TASK ▸ Quote the listing below word for word, stopping after the line that contains "return root +".

Scripts that build objects ▸
..............................
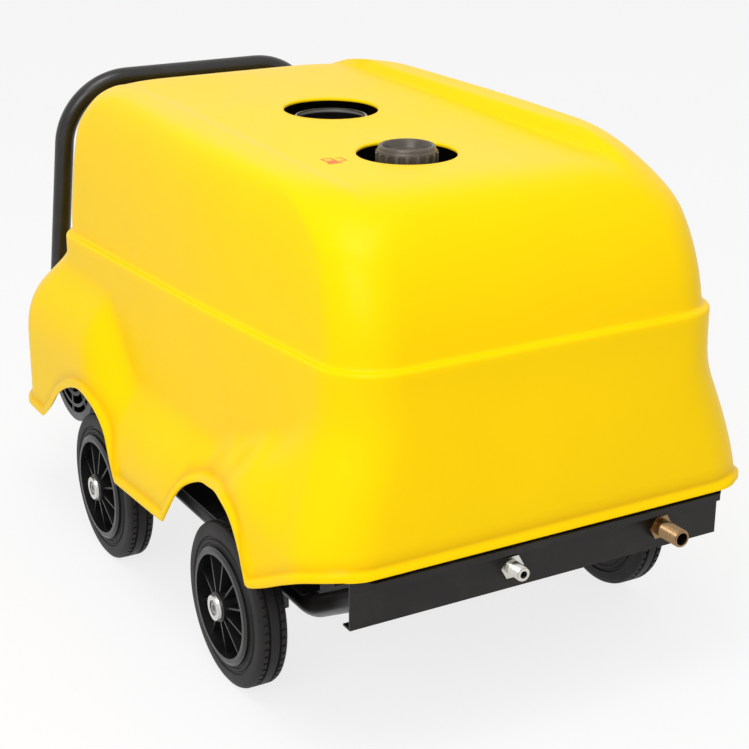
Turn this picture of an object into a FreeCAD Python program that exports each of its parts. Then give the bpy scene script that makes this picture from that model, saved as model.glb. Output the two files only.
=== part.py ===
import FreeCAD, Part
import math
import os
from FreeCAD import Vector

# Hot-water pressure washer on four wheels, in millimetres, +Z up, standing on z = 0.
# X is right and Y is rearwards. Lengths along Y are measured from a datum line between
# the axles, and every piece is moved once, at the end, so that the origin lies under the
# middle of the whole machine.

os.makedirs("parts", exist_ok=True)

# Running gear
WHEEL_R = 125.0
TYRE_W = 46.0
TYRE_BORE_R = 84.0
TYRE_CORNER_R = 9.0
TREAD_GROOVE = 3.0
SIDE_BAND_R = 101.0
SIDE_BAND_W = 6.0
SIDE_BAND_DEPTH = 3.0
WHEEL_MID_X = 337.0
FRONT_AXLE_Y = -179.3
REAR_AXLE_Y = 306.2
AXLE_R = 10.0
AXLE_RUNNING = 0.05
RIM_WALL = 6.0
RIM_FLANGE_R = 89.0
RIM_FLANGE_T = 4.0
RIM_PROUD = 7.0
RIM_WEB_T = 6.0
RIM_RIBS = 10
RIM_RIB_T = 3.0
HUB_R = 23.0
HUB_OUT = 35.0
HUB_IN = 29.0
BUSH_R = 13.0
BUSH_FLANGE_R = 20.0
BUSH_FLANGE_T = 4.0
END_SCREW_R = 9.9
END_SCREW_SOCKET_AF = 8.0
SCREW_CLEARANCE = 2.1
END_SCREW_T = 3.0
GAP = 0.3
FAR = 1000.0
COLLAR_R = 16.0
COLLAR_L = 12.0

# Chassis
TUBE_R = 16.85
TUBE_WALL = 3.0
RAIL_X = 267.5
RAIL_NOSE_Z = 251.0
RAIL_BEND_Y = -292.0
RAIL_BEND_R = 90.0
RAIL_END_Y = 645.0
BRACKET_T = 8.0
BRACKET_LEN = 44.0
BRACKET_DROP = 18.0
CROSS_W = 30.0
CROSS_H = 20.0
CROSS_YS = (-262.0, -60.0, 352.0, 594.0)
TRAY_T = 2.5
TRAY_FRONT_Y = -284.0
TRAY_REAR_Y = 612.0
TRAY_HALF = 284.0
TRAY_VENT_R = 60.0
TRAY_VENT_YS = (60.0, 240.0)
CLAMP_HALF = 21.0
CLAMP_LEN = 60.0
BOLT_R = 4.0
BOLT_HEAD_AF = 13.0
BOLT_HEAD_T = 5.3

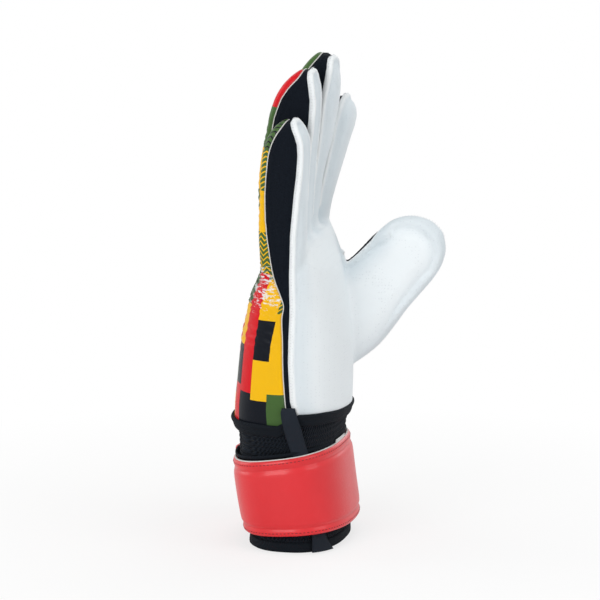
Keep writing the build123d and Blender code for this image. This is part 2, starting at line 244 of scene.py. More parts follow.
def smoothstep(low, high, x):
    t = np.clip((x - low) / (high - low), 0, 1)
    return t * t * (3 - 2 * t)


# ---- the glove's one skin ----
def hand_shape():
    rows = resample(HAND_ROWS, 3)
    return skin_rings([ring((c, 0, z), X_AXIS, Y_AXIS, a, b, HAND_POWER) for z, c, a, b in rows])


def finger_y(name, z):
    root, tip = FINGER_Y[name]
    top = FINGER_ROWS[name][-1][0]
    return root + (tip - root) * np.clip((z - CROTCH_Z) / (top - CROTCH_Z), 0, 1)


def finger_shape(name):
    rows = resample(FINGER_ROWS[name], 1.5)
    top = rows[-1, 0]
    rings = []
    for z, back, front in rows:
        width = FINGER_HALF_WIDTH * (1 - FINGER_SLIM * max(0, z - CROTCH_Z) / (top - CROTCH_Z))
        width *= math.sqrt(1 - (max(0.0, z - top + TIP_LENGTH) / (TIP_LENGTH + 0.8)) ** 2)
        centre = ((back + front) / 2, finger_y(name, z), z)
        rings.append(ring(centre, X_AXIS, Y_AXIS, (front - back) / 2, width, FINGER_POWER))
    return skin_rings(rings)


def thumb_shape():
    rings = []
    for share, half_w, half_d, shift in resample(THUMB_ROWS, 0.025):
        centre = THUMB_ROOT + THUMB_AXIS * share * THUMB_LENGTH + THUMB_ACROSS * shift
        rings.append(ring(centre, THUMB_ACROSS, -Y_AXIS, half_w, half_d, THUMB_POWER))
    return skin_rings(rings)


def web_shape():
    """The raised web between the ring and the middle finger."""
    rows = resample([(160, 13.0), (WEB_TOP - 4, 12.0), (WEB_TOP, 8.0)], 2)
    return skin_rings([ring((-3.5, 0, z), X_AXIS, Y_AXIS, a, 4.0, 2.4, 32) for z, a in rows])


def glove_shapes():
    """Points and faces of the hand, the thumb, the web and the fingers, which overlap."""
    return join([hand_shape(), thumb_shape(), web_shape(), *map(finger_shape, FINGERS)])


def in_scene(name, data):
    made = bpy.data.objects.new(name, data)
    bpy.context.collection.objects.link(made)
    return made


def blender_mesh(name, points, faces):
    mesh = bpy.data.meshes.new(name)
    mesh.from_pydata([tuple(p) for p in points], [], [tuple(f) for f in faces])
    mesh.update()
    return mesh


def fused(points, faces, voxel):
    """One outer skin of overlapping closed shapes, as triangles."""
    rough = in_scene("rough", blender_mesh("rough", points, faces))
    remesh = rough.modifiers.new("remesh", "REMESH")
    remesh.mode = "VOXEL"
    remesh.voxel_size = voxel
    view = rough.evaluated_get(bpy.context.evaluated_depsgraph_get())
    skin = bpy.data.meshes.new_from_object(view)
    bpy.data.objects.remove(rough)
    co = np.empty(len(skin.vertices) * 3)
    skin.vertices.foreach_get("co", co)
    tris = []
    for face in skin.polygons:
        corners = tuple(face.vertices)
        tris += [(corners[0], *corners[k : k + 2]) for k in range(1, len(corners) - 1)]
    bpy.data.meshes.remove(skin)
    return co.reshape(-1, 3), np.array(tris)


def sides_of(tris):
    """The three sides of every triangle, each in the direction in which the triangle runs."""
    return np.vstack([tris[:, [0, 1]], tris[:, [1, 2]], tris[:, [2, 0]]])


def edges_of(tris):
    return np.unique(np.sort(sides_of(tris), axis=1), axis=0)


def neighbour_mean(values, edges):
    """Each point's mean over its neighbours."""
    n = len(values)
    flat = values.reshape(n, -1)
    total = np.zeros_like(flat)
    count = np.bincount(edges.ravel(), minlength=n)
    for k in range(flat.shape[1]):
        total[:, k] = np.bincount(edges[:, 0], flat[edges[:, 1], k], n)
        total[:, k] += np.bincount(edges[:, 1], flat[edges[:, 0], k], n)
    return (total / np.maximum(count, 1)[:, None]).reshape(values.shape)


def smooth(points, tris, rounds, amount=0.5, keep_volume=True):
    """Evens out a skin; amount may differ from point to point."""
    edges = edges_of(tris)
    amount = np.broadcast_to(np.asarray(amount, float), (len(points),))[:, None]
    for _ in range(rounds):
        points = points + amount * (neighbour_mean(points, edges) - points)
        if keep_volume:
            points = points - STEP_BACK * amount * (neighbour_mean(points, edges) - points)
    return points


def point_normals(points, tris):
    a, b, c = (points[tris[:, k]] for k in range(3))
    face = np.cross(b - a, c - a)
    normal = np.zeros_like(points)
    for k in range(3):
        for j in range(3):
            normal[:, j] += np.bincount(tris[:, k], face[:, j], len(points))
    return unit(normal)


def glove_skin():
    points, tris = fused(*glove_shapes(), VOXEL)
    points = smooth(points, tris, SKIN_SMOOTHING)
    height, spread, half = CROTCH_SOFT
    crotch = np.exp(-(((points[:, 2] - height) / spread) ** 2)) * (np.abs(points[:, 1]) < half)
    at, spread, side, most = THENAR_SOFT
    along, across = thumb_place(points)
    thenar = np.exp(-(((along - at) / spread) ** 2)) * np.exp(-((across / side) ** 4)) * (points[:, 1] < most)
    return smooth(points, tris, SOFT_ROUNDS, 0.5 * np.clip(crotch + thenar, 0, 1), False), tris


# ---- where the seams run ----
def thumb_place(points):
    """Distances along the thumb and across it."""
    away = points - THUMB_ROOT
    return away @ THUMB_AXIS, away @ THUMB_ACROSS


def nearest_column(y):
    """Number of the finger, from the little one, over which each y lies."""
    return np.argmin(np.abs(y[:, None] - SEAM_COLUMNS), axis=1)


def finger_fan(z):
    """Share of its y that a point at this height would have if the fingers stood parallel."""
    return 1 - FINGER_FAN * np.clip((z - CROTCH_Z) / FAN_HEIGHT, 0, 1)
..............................
RESULT FOR THIS TASK ▸
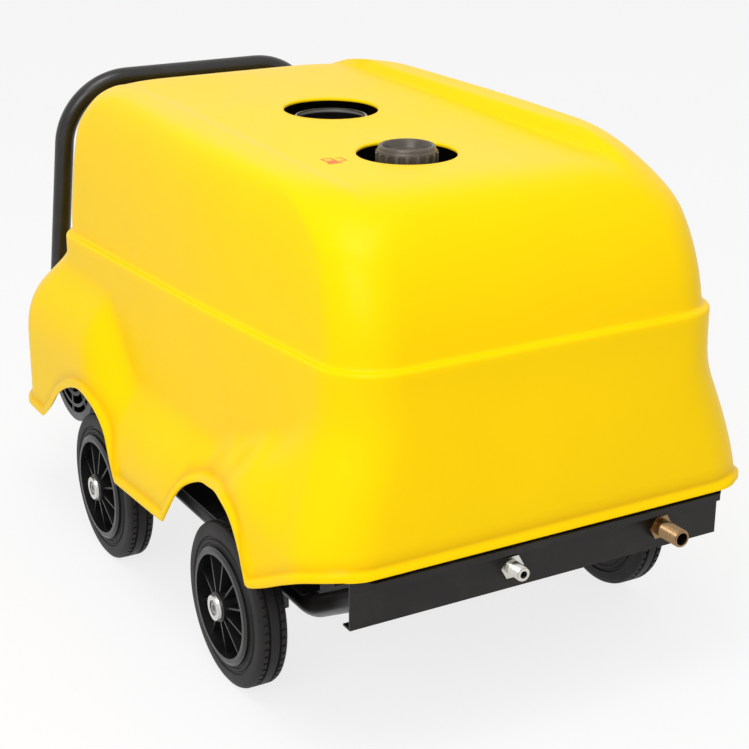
Turn this picture of an object into a FreeCAD Python program that exports each of its parts. Then give the bpy scene script that makes this picture from that model, saved as model.glb. Output the two files only.
=== part.py ===
import FreeCAD, Part
import math
import os
from FreeCAD import Vector

# Hot-water pressure washer on four wheels, in millimetres, +Z up, standing on z = 0.
# X is right and Y is rearwards. Lengths along Y are measured from a datum line between
# the axles, and every piece is moved once, at the end, so that the origin lies under the
# middle of the whole machine.

os.makedirs("parts", exist_ok=True)

# Running gear
WHEEL_R = 125.0
TYRE_W = 46.0
TYRE_BORE_R = 84.0
TYRE_CORNER_R = 9.0
TREAD_GROOVE = 3.0
SIDE_BAND_R = 101.0
SIDE_BAND_W = 6.0
SIDE_BAND_DEPTH = 3.0
WHEEL_MID_X = 337.0
FRONT_AXLE_Y = -179.3
REAR_AXLE_Y = 306.2
AXLE_R = 10.0
AXLE_RUNNING = 0.05
RIM_WALL = 6.0
RIM_FLANGE_R = 89.0
RIM_FLANGE_T = 4.0
RIM_PROUD = 7.0
RIM_WEB_T = 6.0
RIM_RIBS = 10
RIM_RIB_T = 3.0
HUB_R = 23.0
HUB_OUT = 35.0
HUB_IN = 29.0
BUSH_R = 13.0
BUSH_FLANGE_R = 20.0
BUSH_FLANGE_T = 4.0
END_SCREW_R = 9.9
END_SCREW_SOCKET_AF = 8.0
SCREW_CLEARANCE = 2.1
END_SCREW_T = 3.0
GAP = 0.3
FAR = 1000.0
COLLAR_R = 16.0
COLLAR_L = 12.0

# Chassis
TUBE_R = 16.85
TUBE_WALL = 3.0
RAIL_X = 267.5
RAIL_NOSE_Z = 251.0
RAIL_BEND_Y = -292.0
RAIL_BEND_R = 90.0
RAIL_END_Y = 645.0
BRACKET_T = 8.0
BRACKET_LEN = 44.0
BRACKET_DROP = 18.0
CROSS_W = 30.0
CROSS_H = 20.0
CROSS_YS = (-262.0, -60.0, 352.0, 594.0)
TRAY_T = 2.5
TRAY_FRONT_Y = -284.0
TRAY_REAR_Y = 612.0
TRAY_HALF = 284.0
TRAY_VENT_R = 60.0
TRAY_VENT_YS = (60.0, 240.0)
CLAMP_HALF = 21.0
CLAMP_LEN = 60.0
BOLT_R = 4.0
BOLT_HEAD_AF = 13.0
BOLT_HEAD_T = 5.3

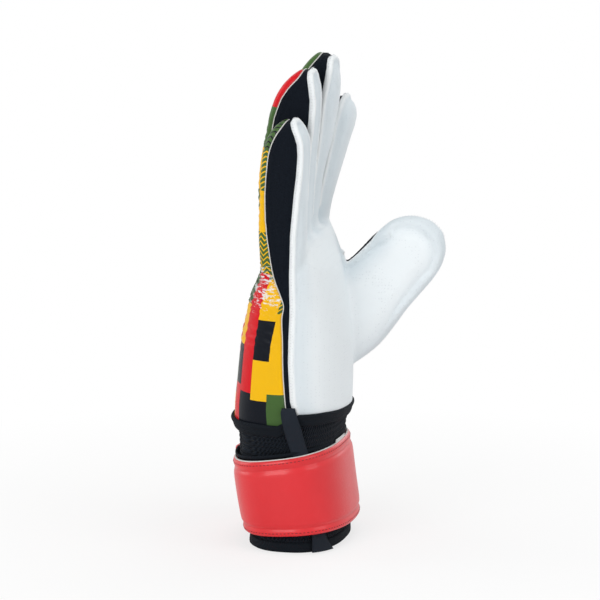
Keep writing the build123d and Blender code for this image. This is part 2, starting at line 244 of scene.py. More parts follow.
def smoothstep(low, high, x):
    t = np.clip((x - low) / (high - low), 0, 1)
    return t * t * (3 - 2 * t)


# ---- the glove's one skin ----
def hand_shape():
    rows = resample(HAND_ROWS, 3)
    return skin_rings([ring((c, 0, z), X_AXIS, Y_AXIS, a, b, HAND_POWER) for z, c, a, b in rows])


def finger_y(name, z):
    root, tip = FINGER_Y[name]
    top = FINGER_ROWS[name][-1][0]
    return root + (tip - root) * np.clip((z - CROTCH_Z) / (top - CROTCH_Z), 0, 1)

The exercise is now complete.